Do not exceed recommended dose. Wormwood is not recommended for internal use for more than three weeks at a time due to the presence of thujone, which can cause convulsions if taken at very high concentrations. Thujone-free wormwood extracts are available and are recommended for long-term therapeutic use of this herb.


Drug Interactions:
None known.


Contraindications:
Should be avoided by people with stomach and intestinal ulcers. People suffering from psychiatric disorders may also want to consult with their physician prior to using wormwood therapeutically.


Side Effects:
None know if used as prescribed.

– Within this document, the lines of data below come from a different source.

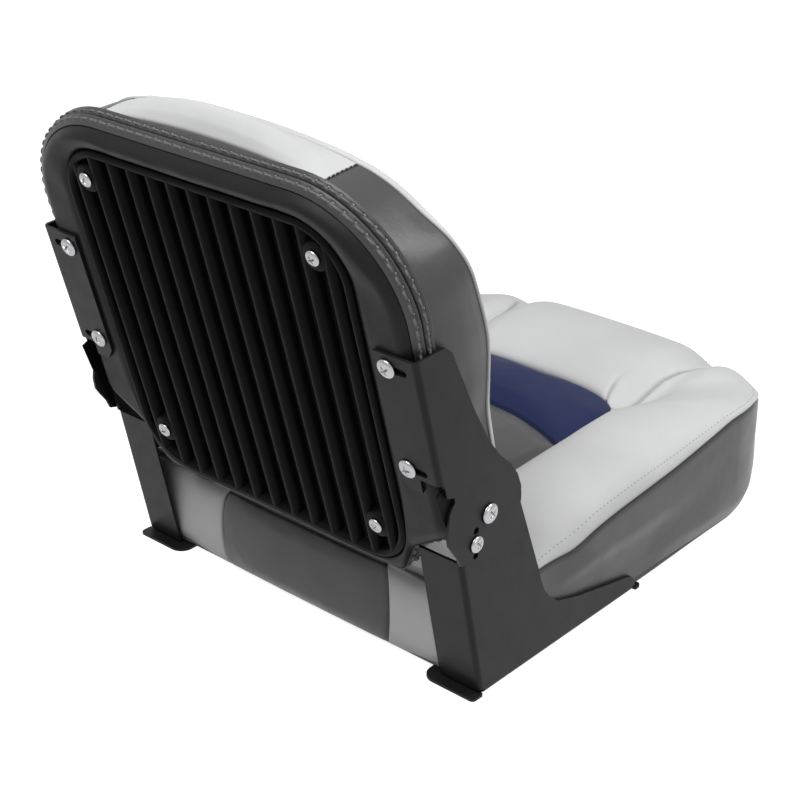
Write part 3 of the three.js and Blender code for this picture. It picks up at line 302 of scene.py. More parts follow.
@dataclass(frozen=True)
class Vinyl:
    """Marine vinyl: fine pebbled grain, soft sheen, and painted shade in its seams."""

    name: str
    color: Color
    roughness: float
    grain: float
    specular: float
    uneven: float = 0.05
    deep: float = 0.93
    worn: tuple[float, float] = (1.06, 0.002)
    # share of the colour left where the painted seam shade is full
    seam: float = 0.22
    cloud: tuple[float, float] = (9.0, 4.0)
    speck: tuple[float, float] = (900.0, 2.0)
    speck_share: float = 0.06
    speck_tone: float = 0.7
    gloss: tuple[float, float] = (35.0, 3.0)
    cells: float = 1100.0
    cell_distance: float = 0.00025
    bumps: tuple[Bump, ...] = (Bump(240.0, 3.0, 0.25, 0.0003), Bump(22.0, 2.0, 0.22, 0.004))

    def build(self) -> Material:
        """Make the material.

        Returns:
            The material.
        """
        shader = Shader(self.name)
        cloud = shader.ranged(shader.noise(*self.cloud), 0.0, 1.0)
        speck = shader.ranged(shader.noise(*self.speck), 0.0, 1.0)
        base = shader.mixed(cloud, tone(self.color, self.deep), tone(self.color, *self.worn))
        specks = shader.mixed(speck, (self.speck_tone,) * 3, (1.0, 1.0, 1.0))
        fine = shader.mixed(self.speck_share, base, specks, "MULTIPLY")
        # Painted shade: the mesh's seam number darkens the colour in seams, creases and stitch holes.
        seamed = shader.mixed(shader.attribute("seam"), fine, tone(self.color, self.seam))
        rough = shader.ranged(shader.noise(*self.gloss), self.roughness - self.uneven,
                              self.roughness + self.uneven)
        cells = shader.node("ShaderNodeTexVoronoi", {"feature": "SMOOTH_F1"}, Vector=shader.coords,
                            Scale=self.cells)
        normal = shader.bump(cells.outputs["Distance"], self.grain, self.cell_distance)
        for bump in self.bumps:
            normal = bump.over(shader, normal)
        return shader.finished(Base_Color=seamed, Roughness=rough, Specular_IOR_Level=self.specular,
                               Normal=normal)


@dataclass(frozen=True)
class Finish:
    """Any other finish: its colour, gloss and surface vary by fine noise."""

    name: str
    dark: Color
    pale: Color
    cloud: tuple[float, float]
    rough: tuple[float, float]
    gloss: tuple[float, float] = (80.0, 3.0)
    bumps: tuple[Bump, ...] = ()
    relief: tuple[float, float] = (0.0, 0.0)
    cells: bool = False
    stretch: tuple[float, float, float] | None = None
    specular: float = 0.5
    metallic: float = 0.0

    def build(self) -> Material:
        """Make the material.

        Returns:
            The material.
        """
        shader = Shader(self.name)
        if self.cells:
            pattern = shader.node("ShaderNodeTexVoronoi", Vector=shader.coords, Scale=self.cloud[0])
            cloud = pattern.outputs["Distance"]
        else:
            cloud = shader.ranged(shader.noise(*self.cloud, self.stretch), 0.0, 1.0)
        normal = shader.bump(cloud, *self.relief)
        for bump in self.bumps:
            normal = bump.over(shader, normal)
        return shader.finished(Base_Color=shader.mixed(cloud, self.dark, self.pale), Metallic=self.metallic,
                               Roughness=shader.ranged(shader.noise(*self.gloss), *self.rough),
                               Specular_IOR_Level=self.specular, Normal=normal)


def thread(name: str, color: Color) -> Material:
    """Twisted sewing thread."""
    return Finish(name, tone(color, 0.7), color, (1500.0, 2.0), (0.6, 0.6), relief=(0.4, 0.0002)).build()


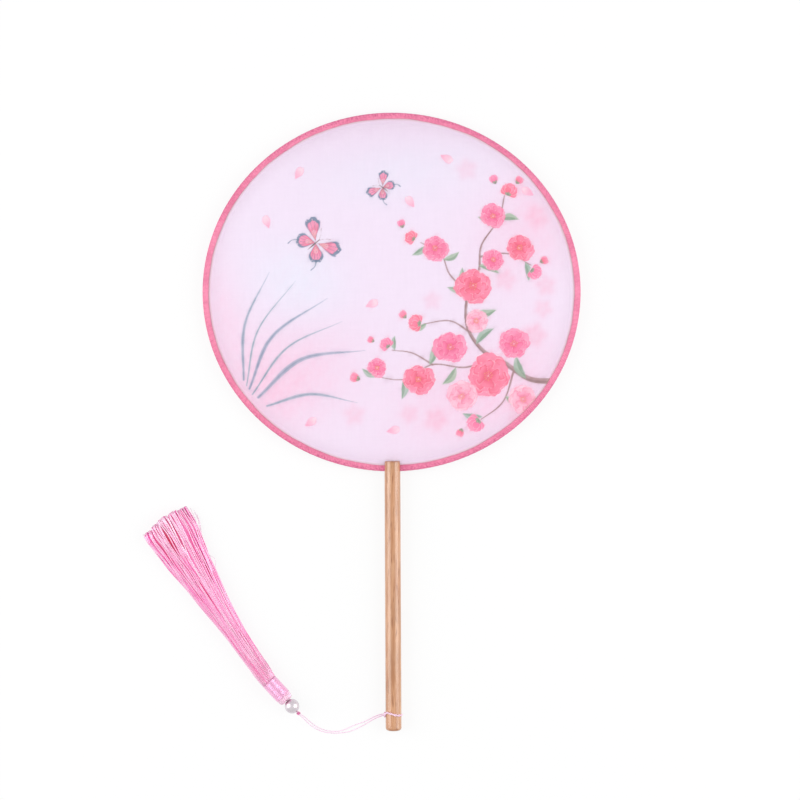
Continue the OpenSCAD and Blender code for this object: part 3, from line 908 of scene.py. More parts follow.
    for px, py, size, tint in (
            (84, -36, 21, rose), (66, -58, 29, coral), (90, -74, 20, pale), (40, -38, 22, rose),
            (48, -72, 20, pale), (18, -60, 21, coral), (56, 4, 24, coral), (70, 22, 15, rose),
            (30, 30, 18, rose), (88, 30, 19, coral), (70, 52, 16, rose), (-10, -52, 13, rose),
            (58, -20, 15, pale)):
        blossom(paint, (px, py), size, chance.uniform(0, 6.28), chance, tint)
    for px, py, turn, size, tint in (
            (20, -22, 2.9, 11, coral), (60, -88, -2.4, 12, rose), (-2, -38, 2.3, 9, rose),
            (96, 15, -0.6, 10, rose), (80, 66, 1.2, 11, coral), (16, 36, 2.6, 9, coral)):
        side_blossom(paint, (px, py), size, turn, chance, tint)
    for px, py, turn, size, tint in (
            (-22, -60, 2.8, 7, coral), (102, 20, 0.4, 6, coral), (72, 74, 2.0, 6.5, rose),
            (86, 74, 0.9, 6, coral), (48, -94, -2.0, 6, coral), (8, 44, 1.9, 6, rose),
            (10, -18, 2.3, 6, coral), (-12, -34, 2.7, 5, coral)):
        bud(paint, (px, py), turn, size, tint)

    butterfly(paint, (-52, 34), 17, 0.7)
    butterfly(paint, (-6, 72), 11, 2.5)
    for px, py, turn in ((-18, -10, 0.4), (16, 58, 2.2), (-66, 78, 1.0), (-4, -96, 0.2),
                         (98, 66, 2.6), (-60, -92, 0.6), (34, 94, -0.5), (-84, 44, 1.9)):
        paint.petal((px, py), turn, 9.5, 5.6, ROSE, SHELL, 0.75, 1.2, 0.03)
    return paint


def disc_from_square(u, v):
    """Maps a square onto a round disc, so that a grid keeps its four-sided cells."""
    return u * np.sqrt(1 - v * v / 2), v * np.sqrt(1 - u * u / 2)


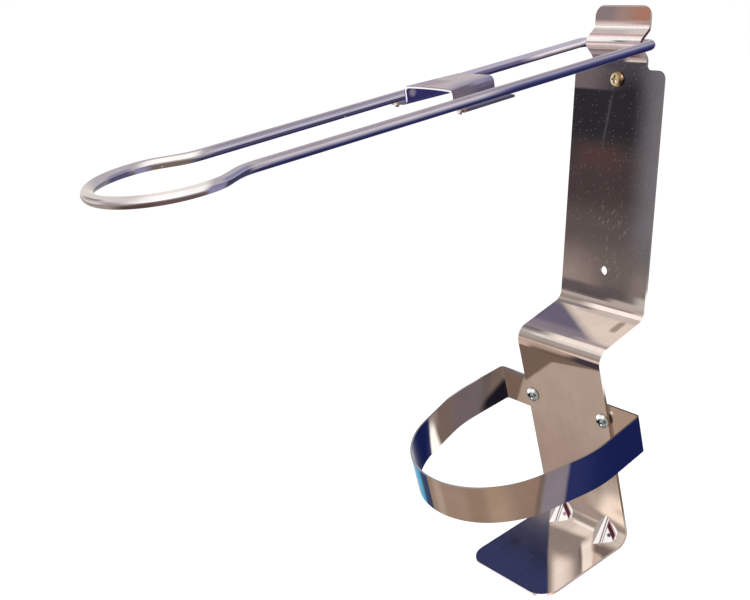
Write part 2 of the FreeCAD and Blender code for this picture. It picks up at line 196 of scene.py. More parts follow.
def add_node(
    tree: Tree, kind: str, inputs: dict | None = None, **settings: object
) -> bpy.types.Node:
    """Adds one node to a tree.

    Args:
        tree: the node tree.
        kind: its type's name, without the prefix that all shader nodes share.
        inputs: value or output socket for each input, by name or number.
        settings: the node's own settings.

    Returns:
        The new node.
    """
    node = tree.nodes.new("ShaderNode" + kind)
    for name, value in settings.items():
        setattr(node, name, value)
    for name, value in (inputs or {}).items():
        if isinstance(value, Socket):
            tree.links.new(value, node.inputs[name])
        else:
            node.inputs[name].default_value = value
    return node


# Scale per millimetre of the noise that patch edges wander by
WANDER_GRAIN = 0.07

# The middle of a noise's range, where nearly all of it lies
NOISE_LOW, NOISE_HIGH = 0.3, 0.7

BUMP_STRENGTH = 0.5

# Slope and rest of the rim tint's two parts, which together let the metal reflect no more
# at a low angle than it does face on
RIM_ABOVE = (0.786, 0.214)
RIM_BELOW = (0.537, 0.463)


class Painter:
    """Builds the colour of one finish from patches, marks and grain."""

    def __init__(self, material: bpy.types.Material, wander: float) -> None:
        """Starts from the surface's place in millimetres and its facing.

        Args:
            material: the material to build in.
            wander: how far patch edges wander, in millimetres.
        """
        self.tree = material.node_tree
        self.known = {}
        coordinates = add_node(self.tree, "TexCoord")
        self.facing = coordinates.outputs["Normal"]
        inputs = {"Vector": coordinates.outputs["Object"], "Scale": (1 / MM,) * 3}
        self.place = add_node(self.tree, "Mapping", inputs).outputs[0]
        inputs = {"Vector": self.place, "Scale": WANDER_GRAIN, "Detail": 1.0}
        noise = add_node(self.tree, "TexNoise", inputs).outputs[0]
        drift = self.vector("SCALE", {0: (wander,) * 3, "Scale": noise})
        self.wandered = self.vector("ADD", {0: self.place, 1: drift})
        self.wander = wander

    def number(self, operation: str, first: object, second: object) -> Socket:
        """Result of a maths node on two values or sockets."""
        inputs = {0: first, 1: second}
        return add_node(self.tree, "Math", inputs, operation=operation).outputs[0]

    def vector(self, operation: str, inputs: dict, result: int | str = 0) -> Socket:
        """Result of a vector maths node."""
        node = add_node(self.tree, "VectorMath", inputs, operation=operation)
        return node.outputs[result]

    def measure(self, ruler: Ruler) -> tuple[Socket, float]:
        """Reading of a ruler.

        Args:
            ruler: the line, point or direction.

        Returns:
            The socket that holds the reading, and what to add to a value to compare with it.
        """
        origin = Vector(ruler.origin) + Vector((self.wander / 2,) * 3)
        if ruler not in self.known:
            if ruler.reading is Reading.AWAY:
                inputs = {0: self.wandered, 1: tuple(origin)}
                self.known[ruler] = self.vector("DISTANCE", inputs, "Value")
            else:
                source = self.facing if ruler.reading is Reading.FACING else self.wandered
                self.known[ruler] = self.vector("DOT_PRODUCT", {0: source, 1: ruler.way}, "Value")
        shift = origin.dot(Vector(ruler.way)) if ruler.reading is Reading.PLACE else 0.0
        return self.known[ruler], shift

    def edge(self, edge: Edge) -> Socket:
        """Mask of one soft edge, from 0 to 1.

        Args:
            edge: the edge.

        Returns:
            The socket that holds the mask.
        """
        if edge not in self.known:
            value, shift = self.measure(edge.ruler)
            start, end = edge.start + shift, edge.end + shift
            inputs = {"Value": value, "From Min": start, "From Max": end}
            node = add_node(self.tree, "MapRange", inputs, interpolation_type="SMOOTHSTEP")
            self.known[edge] = node.outputs[0]
        return self.known[edge]

    def mask(self, edges: tuple[Edge, ...], strength: float = 1.0) -> Socket:
        """Mask of a patch.

        Args:
            edges: its soft edges, at least one.
            strength: the mask's highest value.

        Returns:
            The product of its edges and the strength.
        """
        product = self.edge(edges[0])
        for count in range(2, len(edges) + 1):
            held = edges[:count]
            if held not in self.known:
                self.known[held] = self.number("MULTIPLY", product, self.edge(held[-1]))
            product = self.known[held]
        return product if strength == 1.0 else self.number("MULTIPLY", product, strength)

    def over(self, under: object, colour: object, share: object) -> Socket:
        """Colour laid over another by a share."""
        inputs = {"Factor": share, 6: under, 7: colour}
        return add_node(self.tree, "Mix", inputs, data_type="RGBA").outputs[2]

    def paint(self, colour: str, tints: Tints) -> object:
        """Lays patches over a colour.

        Args:
            colour: sRGB hex value of the ground.
            tints: the patches, lowest first.

        Returns:
            The colour, or the socket that holds it.
        """
        painted = linear(colour)
        for patch in tints:
            share = self.mask(patch.edges, patch.strength)
            painted = self.over(painted, linear(patch.colour), share)
        return painted

    def streaks(self, cell: Triple, low: float, high: float) -> Socket:
        """Noise drawn out into streaks.

        Args:
            cell: the streaks' size along X, Y and Z, in millimetres.
            low: lowest value.
            high: highest value.

        Returns:
            The socket that holds the value.
        """
        scale = tuple(1 / size for size in cell)
        inputs = {"Vector": self.place, "Scale": scale}
        drawn = add_node(self.tree, "Mapping", inputs).outputs[0]
        inputs = {"Vector": drawn, "Scale": 1.0, "Detail": 3.0}
        noise = add_node(self.tree, "TexNoise", inputs).outputs[0]
        inputs = {"Value": noise, "From Min": NOISE_LOW, "From Max": NOISE_HIGH}
        inputs |= {"To Min": low, "To Max": high}
        return add_node(self.tree, "MapRange", inputs).outputs[0]

    def scatter(self, marks: Marks) -> Socket:
        """Mask of scattered marks.

        Args:
            marks: what is scattered.

        Returns:
            The socket that holds the mask.
        """
        scale = tuple(1 / size for size in marks.cell)
        inputs = {"Vector": self.place, "Rotation": (0.0, math.radians(marks.turn), 0.0)}
        turned = add_node(self.tree, "Mapping", inputs).outputs[0]
        inputs = {"Vector": turned, "Scale": scale}
        drawn = add_node(self.tree, "Mapping", inputs).outputs[0]
        cells = add_node(self.tree, "TexVoronoi", {"Vector": drawn, "Scale": 1.0})
        near = self.number("LESS_THAN", cells.outputs["Distance"], marks.radius)
        kept = self.number("GREATER_THAN", cells.outputs["Color"], 1 - marks.share)
        found = self.number("MULTIPLY", self.number("MULTIPLY", near, kept), marks.strength)
        return self.number("MULTIPLY", found, self.mask(marks.edges)) if marks.edges else found

    def even_rim(self, colour: Socket) -> Socket:
        """Rim tint that keeps a metal's tone steady down to a low angle of view.

        Args:
            colour: the metal's colour.

        Returns:
            The tint that holds back the pale sheen a dark mirror would show near its rim.
        """
        above, below = (
            self.vector("MULTIPLY_ADD", {0: colour, 1: (slope,) * 3, 2: (rest,) * 3})
            for slope, rest in (RIM_ABOVE, RIM_BELOW)
        )
        return self.vector("DIVIDE", {0: above, 1: below})

    def brighten(self, colour: object, value: Socket) -> Socket:
        """Colour made lighter or darker by a factor."""
        return self.vector("SCALE", {0: colour, "Scale": value})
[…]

Wormwood is safe when used as prescribed however it is not uncommon for users to experience strange and/or vivid dreams while taking the herb due to the compound, thujone. The toxicity of wormwood is attributed to the herb’s content of thujone, which can cause convulsions if taken at very high concentrations. Overdose of wormwood may cause intoxication, vomiting, stomach and intestinal cramps, urine retention, stupor, and in serious cases renal damage, convulsions, vertigo, and tremors may occur if taken in high doses. Wormwood was formerly the main ingredient of the liqueur called absinth, but due to the toxicity of thujone, which becomes concentrated in the drink, absinth was outlawed in France in 1915. Intoxication from absinthe liqueurs has been likened to that induced by marijuana. A syndrome called absinthism, common to drinkers (before it was outlawed), included many serious side effects including derangement of the digestive organs, intense thirst, restlessness, vertigo, tingling in the ears, trembling in the arms, hands and legs, numbness of extremities, loss of muscular power, delirium, loss of intellect, brain damage, general paralysis and death. Duke (1985) sites one reference that recounts a singular event where the daily ingestion of Italian vermouth (containing wormwood leaves, stems and flowering-heads) is suspected as a causative factor in a case of esophageal cancer. [Duke JA. 1985. Wormwood. In Handbook of Medicinal Herbs. CRC Press, Boca Raton, FL, p. 66-67.]